You coordinate — you do NOT review code yourself. Your job is to dispatch, collect, deduplicate, and synthesize.
Input
$ARGUMENTS — target to review plus optional flags:
- Target: file path, directory, git ref, "recent changes", "unstaged changes", or empty (auto-detect)
--critics <list> — comma-separated critic names without the -critic suffix (e.g., --critics approach,security,solid). Default: auto-select based on file types
--severity <level> — filter consolidated output to this severity and above (critical, high, medium, low). Default: all
--output <path> — write consolidated report to file. Default: conversation only
Parse Arguments
Extract from $ARGUMENTS:
- Target: everything before the first
-- flag
- Critics filter: comma-separated value after
--critics
- Severity filter: value after
--severity
- Output path: value after
--output
Step 1: Determine Target
If no explicit target provided, auto-detect:
- Run
git status --short — if unstaged/staged changes exist, collect those file paths
- If no changes, run
git log --oneline -1 and git show HEAD --name-only --format="" — use the most recent commit
- If no commits, run
git diff --name-only HEAD~5..HEAD 2>/dev/null — use recently modified files
Determine the target description string to pass to each critic. This should be the exact same value for all critics — either the original $ARGUMENTS target, or a description like "unstaged changes" or "HEAD commit".
Step 2: Determine File Types
Examine the target files to classify them:
- Source code: *.ts, *.js, *.py, *.go, *.rs, *.java, *.rb, *.php, *.cs, *.swift, *.kt, *.tsx, *.jsx
- Test files: .test., .spec., _test., test_.
- Config files: *.json, *.yaml, *.yml, *.toml, *.ini, .env
- Markup/docs: *.md, *.txt, *.rst, *.adoc
- SQL: *.sql
- Shell scripts: *.sh, *.bash, *.zsh
- Styles: *.css, *.scss, *.less
If the target contains ANY source code files, classify as "mixed" and run all 11 critics.
Step 3: Select Critics
Load the relevance matrix:
Read ${CLAUDE_SKILL_DIR}/references/relevance-matrix.md
If --critics flag is set, use ONLY those critics (override the matrix).
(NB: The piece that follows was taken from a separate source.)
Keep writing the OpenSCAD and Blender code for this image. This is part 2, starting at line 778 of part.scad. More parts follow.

Otherwise, apply the relevance matrix based on file types detected in Step 2.
Present to the user:
Targeting: [N files / commit SHA / description]
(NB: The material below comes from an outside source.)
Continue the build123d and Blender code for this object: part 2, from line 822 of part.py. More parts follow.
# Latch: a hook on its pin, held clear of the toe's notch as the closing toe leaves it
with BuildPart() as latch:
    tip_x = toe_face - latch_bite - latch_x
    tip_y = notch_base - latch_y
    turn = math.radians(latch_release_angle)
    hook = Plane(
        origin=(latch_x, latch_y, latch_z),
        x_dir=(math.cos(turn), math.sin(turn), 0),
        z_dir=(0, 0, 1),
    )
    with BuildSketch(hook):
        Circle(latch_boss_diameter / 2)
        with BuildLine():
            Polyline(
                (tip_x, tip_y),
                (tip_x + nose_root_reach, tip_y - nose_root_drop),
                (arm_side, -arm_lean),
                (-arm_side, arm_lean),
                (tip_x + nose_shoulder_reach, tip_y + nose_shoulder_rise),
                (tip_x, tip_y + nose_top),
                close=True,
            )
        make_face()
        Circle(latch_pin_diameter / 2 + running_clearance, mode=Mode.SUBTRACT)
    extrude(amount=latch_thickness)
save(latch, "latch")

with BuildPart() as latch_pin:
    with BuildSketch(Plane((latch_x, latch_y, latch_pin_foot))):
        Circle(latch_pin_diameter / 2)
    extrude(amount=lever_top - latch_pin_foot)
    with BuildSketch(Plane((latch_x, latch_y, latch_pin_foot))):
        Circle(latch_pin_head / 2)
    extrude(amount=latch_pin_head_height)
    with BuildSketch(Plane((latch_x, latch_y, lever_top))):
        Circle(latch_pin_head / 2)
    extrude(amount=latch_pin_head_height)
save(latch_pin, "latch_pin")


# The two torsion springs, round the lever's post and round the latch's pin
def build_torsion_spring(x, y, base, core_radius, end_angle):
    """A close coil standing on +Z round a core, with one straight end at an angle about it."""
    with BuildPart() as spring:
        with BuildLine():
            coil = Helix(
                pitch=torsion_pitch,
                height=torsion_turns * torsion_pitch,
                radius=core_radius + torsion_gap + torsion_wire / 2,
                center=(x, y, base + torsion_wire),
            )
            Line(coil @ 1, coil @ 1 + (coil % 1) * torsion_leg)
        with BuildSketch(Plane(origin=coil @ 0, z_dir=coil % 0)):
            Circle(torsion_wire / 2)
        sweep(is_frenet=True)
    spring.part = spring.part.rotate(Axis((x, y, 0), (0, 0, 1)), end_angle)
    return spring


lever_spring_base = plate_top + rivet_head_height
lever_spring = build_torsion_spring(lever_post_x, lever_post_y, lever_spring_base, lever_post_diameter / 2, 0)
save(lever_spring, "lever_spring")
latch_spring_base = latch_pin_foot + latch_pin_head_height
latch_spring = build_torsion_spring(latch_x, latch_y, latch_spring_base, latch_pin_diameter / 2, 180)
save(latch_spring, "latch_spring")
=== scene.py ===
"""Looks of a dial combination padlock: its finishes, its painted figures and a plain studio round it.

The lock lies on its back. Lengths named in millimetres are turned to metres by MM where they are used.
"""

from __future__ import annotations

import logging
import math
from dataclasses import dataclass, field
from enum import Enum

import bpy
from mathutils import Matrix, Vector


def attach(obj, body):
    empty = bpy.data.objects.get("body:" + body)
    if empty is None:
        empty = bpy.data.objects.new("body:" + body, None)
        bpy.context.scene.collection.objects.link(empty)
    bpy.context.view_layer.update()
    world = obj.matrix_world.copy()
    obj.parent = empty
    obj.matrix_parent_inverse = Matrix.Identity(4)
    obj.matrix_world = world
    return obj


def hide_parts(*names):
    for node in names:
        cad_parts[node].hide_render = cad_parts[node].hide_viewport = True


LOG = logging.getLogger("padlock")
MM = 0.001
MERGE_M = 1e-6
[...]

Launching [M] critics: [comma-separated list]
Skipped [K] critics: [comma-separated list] (reason: [file types])
Step 4: Launch Critics in Parallel
CRITICAL: Launch ALL selected critics in a SINGLE message for maximum parallelism.
Use the Skill tool to invoke each selected critic. Pass the target as the argument:
skill: "the-critic:approach-critic", args: "[target]"
skill: "the-critic:architecture-critic", args: "[target]"
skill: "the-critic:best-practices-critic", args: "[target]"
skill: "the-critic:simplicity-critic", args: "[target]"
skill: "the-critic:testability-critic", args: "[target]"
skill: "the-critic:maintainability-critic", args: "[target]"
skill: "the-critic:security-critic", args: "[target]"
skill: "the-critic:performance-critic", args: "[target]"
skill: "the-critic:error-handling-critic", args: "[target]"
skill: "the-critic:readability-critic", args: "[target]"
skill: "the-critic:solid-critic", args: "[target]"
Only invoke the critics selected in Step 3.
Step 5: Consolidate Results
After ALL critics complete, process their reports:
5a. Collect Scores
Extract the score (X/10) and top concern from each critic's Verdict section. Build a summary table.
5b. Deduplicate
Compare findings across critics. If two or more critics flagged the same file:line with overlapping concerns:
- Merge into a single finding
- Note which critics flagged it (convergence = high confidence)
- Use the highest severity among the duplicates
5c. Cross-Cutting Pattern Analysis
Look for systemic patterns:
- Convergence: 3+ critics flagging the same area → surface as a systemic issue
- Root causes: If multiple issues trace to the same design decision, name it
- Contradictions: If one critic recommends X and another recommends the opposite, flag the tension with a reasoned recommendation
- Cascading impacts: If one CRITICAL finding would resolve multiple HIGH/MEDIUM findings, highlight that
Step 6: Present Consolidated Report
Present the report in this format:
# The Critic — Consolidated Report
## Target
[what was reviewed]
## Critic Scores
| Critic | Score | Top Concern |
|--------|-------|-------------|
| Approach | X/10 | [one-liner] |
| Architecture | X/10 | [one-liner] |
| ... | ... | ... |
**Overall Score: [average]/10**
## CRITICAL Issues ([count])
- **[Issue Title]** — `file:line` — flagged by: [critic1, critic2]
Why: [explanation]
Fix: [recommendation]
## HIGH Issues ([count])
- **[Issue Title]** — `file:line` — flagged by: [critic1]
Why: [explanation]
Fix: [recommendation]
## MEDIUM Issues ([count])
- **[Issue Title]** — `file:line`
Fix: [recommendation]
## LOW Issues ([count])
- **[Issue Title]** — `file:line`
Fix: [recommendation]
## Cross-Cutting Patterns
### [Pattern Name]
- Flagged by: [critic1, critic2, critic3]
- Root cause: [what's driving this]
- Impact: [what happens if not addressed]
- Recommendation: [actionable fix]
## Contradictions & Tensions
### [Tension Description]
- [Critic A] says: [recommendation]
- [Critic B] says: [recommendation]
- Reasoned take: [which to follow and why]
## Priority Action Items
1. [Most impactful fix — describe what to do and why it matters most]
2. [Second most impactful fix]
3. [Third most impactful fix]
Omit any section with zero items (e.g., if no contradictions, skip that section).
Apply severity filter if --severity flag was set.
Step 7: Optional File Output
If --output flag was set, write the consolidated report to the specified path using the Write tool.
If no --output flag, do NOT write any files.